Saturday 24 January 2015

Birdman: The Unexpected Triumph of Myth and Magic Realism

*WARNING* - This blog post contains minor spoilers for the movie Birdman, so if you haven't watched it yet and don't want to be spoiled, stop reading now.

I had forgotten how art could surprise me. Maybe because I had gotten out of the habit of being open to surprise. My first surprising revelation whilst watching Birdman, was how much I enjoyed the very unsubtle dig at the Superhero franchise machine. After all, I am myself a recent convert to these bombastic, ludicrously flashy triumphs of style over substance that are The Superhero Movie. I sat and watched all three Iron Man movies over a weekend recently whilst getting over an illness and found myself transfixed yet unable to understand why. They are, after all, for want of a better phrase: vapid nonsense and yet I still can't quite put my finger on why I like watching them. Maybe it's because, as Joseph Campbell points out, they speak to us on an inner level, raising the promise of our own potential and the superhero that lies in all of us.

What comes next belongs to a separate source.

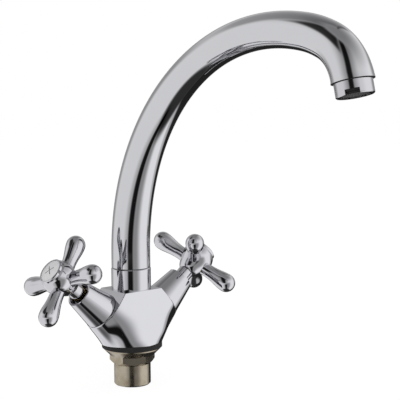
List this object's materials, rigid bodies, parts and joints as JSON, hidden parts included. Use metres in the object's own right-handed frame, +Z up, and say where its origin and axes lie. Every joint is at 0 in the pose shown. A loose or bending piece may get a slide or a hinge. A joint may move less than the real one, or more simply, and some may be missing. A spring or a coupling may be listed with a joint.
{
  "type": "kitchen faucet",
  "caption": "Deck mounted kitchen faucet with a swivelling swan neck spout, a cross handle on each rising arm, ceramic disc valves and an aerator.",
  "frame": {"origin": "on the body's axis in the deck plane, at the underside of the base gasket", "axes": "+Z up out of the deck, -Y along the spout at rest, -X to the hot handle and +X to the cold handle"},
  "size_m": [0.1717, 0.2789, 0.2764],
  "materials": {
    "body_chrome": "mirror polished plating",
    "collar_chrome": "mirror polished plating",
    "spout_chrome": "mirror polished plating",
    "sleeve_chrome": "mirror polished plating",
    "handle_chrome": "mirror polished plating",
    "aerator_chrome": "mirror polished plating",
    "button_plastic": "light grey metallic gloss",
    "nickel_brass": "turned, dull nickel tone",
    "bare_brass": "machined",
    "black_rubber": "matte",
    "white_plastic": "matte",
    "grey_plastic": "matte dark grey",
    "ceramic": "lapped white ceramic",
    "screen_steel": "stainless",
    "screw_steel": "zinc plated",
    "spring_steel": "bright spring steel"
  },
  "bodies": {
    "fixed": {"mixer_body": "body_chrome", "base_gasket": "black_rubber", "mounting_shank": "nickel_brass", "shank_o_ring": "black_rubber", "spout_collar": "collar_chrome", "collar_bearing_ring": "white_plastic", "hot_bonnet_sleeve": "sleeve_chrome", "hot_headwork": "bare_brass", "hot_headwork_o_ring": "black_rubber", "hot_seat_seal": "black_rubber", "hot_fixed_disc": "ceramic", "cold_bonnet_sleeve": "sleeve_chrome", "cold_headwork": "bare_brass", "cold_headwork_o_ring": "black_rubber", "cold_seat_seal": "black_rubber", "cold_fixed_disc": "ceramic"},
    "spout": {"spout_tube": "spout_chrome", "spout_nipple": "bare_brass", "spout_o_rings": "black_rubber", "spout_retaining_ring": "grey_plastic", "spout_glide_ring": "grey_plastic", "aerator_housing": "aerator_chrome", "aerator_insert": "white_plastic", "aerator_screen": "screen_steel", "aerator_washer": "black_rubber"},
    "hot_handle": {"hot_handle": "handle_chrome", "hot_index_button": "button_plastic", "hot_handle_screw": "screw_steel", "hot_spindle": "bare_brass", "hot_rotating_disc": "ceramic", "hot_spindle_o_rings": "black_rubber", "hot_spindle_circlip": "spring_steel", "hot_friction_washer": "white_plastic"},
    "cold_handle": {"cold_handle": "handle_chrome", "cold_index_button": "button_plastic", "cold_handle_screw": "screw_steel", "cold_spindle": "bare_brass", "cold_rotating_disc": "ceramic", "cold_spindle_o_rings": "black_rubber", "cold_spindle_circlip": "spring_steel", "cold_friction_washer": "white_plastic"}
  },
  "joints": [
    {"name": "spout_swivel", "type": "hinge", "parent": "fixed", "child": "spout", "pos_m": [0, 0, 0.061], "axis": [0, 0, 1], "continuous": true},
    {"name": "hot_handle_turn", "type": "hinge", "parent": "fixed", "child": "hot_handle", "pos_m": [-0.04321, 0, 0.04306], "axis": [-0.7716, 0, 0.6361], "range_deg": [0, 90]},
    {"name": "cold_handle_turn", "type": "hinge", "parent": "fixed", "child": "cold_handle", "pos_m": [0.04321, 0, 0.04306], "axis": [0.7716, 0, 0.6361], "range_deg": [-90, 0]}
  ]
}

In the movie Birdman, Michael Keaton is a washed up actor whose career up until the point we discover him, has been defined by playing a superhero called Birdman on the big screen. Resisting the calls for a fourth installment of the superhero franchise, he instead puts his literal heart and soul into a Broadway adaptation of a Raymond Carver short story - something that has never been attempted on stage before.

We see throughout the movie Keaton's character (Riggan Thomson) struggle with the voice of his superhero alter ego who lambasts him for attempting to make something credibly artistic. Then it came to me with cohesion and clarity. In making this delightful, jauntily downbeat movie the creative people involved were not trying to mock the Superhero franchise machine at all. They were, in fact, raising some valid and interesting questions about these movies in the process and the journey:

Why are they not taken seriously as 'art'? If they were, then Riggan wouldn't feel so unfulfilled as an actor and be driven to prove himself as a serious artist by trying to woo the Broadway inner circle of critics and theatre goers. Or, maybe, that is not the real reason he is producing the play at all. At certain points throughout the movie he references a note left to him on a cocktail napkin by Raymond Carver which the author wrote after coming to see him in a school play. He cites it as inspiration and is mocked for it by Mike Shiner (Edward Norton); the golden boy of Broadway whose method acting skills Riggan sees as the answer to how he can get the play to be taken more seriously. Shiner points out that Carver left the note on a cocktail napkin so he was probably drunk. But we know this isn't the truth anyway when it comes to his real motivation for the play.

The truth lies in the moments of magic realism littered throughout the movie which build in intensity until Riggan reaches a point where he realises that he doesn't have to prove himself to anybody. These wonderful moments of fantasy where his Birdman persona speaks through him and he finds himself performing telekinetic tricks show us, elegantly how easy it is to let the myth of who you think you are become the dominant aspect of your personality and, ultimately, yourself. Myths are a part of us. They are part of our journey of life but they do not make us whole or even determine our deeper, abstract nature. They can hold a mirror to our innermost thoughts, feelings and fears which in Riggan's case causes him to rebel against and reject the myth of his Birdman persona. He rejects it because he knows Birdman does not define him. For years he had believed that the myth of Birdman had become so dominant, so powerful that he had come to believe that it defined who he was. But, in a moment of clarity where he realises he is artistically free to pursue his true desires he knows that this belief was a false manifestation of his ego. We see him meditate in an early scene of the movie (whilst also levitating, in a scene which reminded me of The Fountain) and his progression as a character and person allows him to see that the myth of Birdman's power and influence was really the shadow side of his swollen ego.

I don't want to discuss the ending of the movie in great detail as I believe it should be left as open to interpretation as the director clearly intended it to be. However, I have seen some interesting comments from observers who have suggested that much of the movie is in fact Riggan's dream as he lies on the beach recovering from a failed suicide attempt he references in a discussion with his ex-wife near the end of the movie. Whilst I do not agree with or adhere to this notion, it is an interesting one and does hold some credibility as there are some moments of magic realism in the film which could simply be seen as dream montages - the scene where is trying to find his way back into the theatre dressed only in his underpants, the flying sequence as he returns to the theatre after threatening to throw himself from a building; these are two such examples and characterised by some stunning cinematography which allows us to see several possibilities as Riggan's fantasy flows with beauty and fluidity into the world of the present and the painful.

Birdman is a movie which I believe warrants more than one viewing. It is rich with subtext, multiple layers of narrative space and its main character is burdened with the pain of cognitive dissonance. Yet it is not a depressing or downbeat movie to watch. In many ways its ending is full of joy, hope and liberation and it left this particular viewer touched at how its main characters journey had taken him through one which had started out being full of magic realism and mythical despair to ending with one that was touched with an abiding sense of magical realisation.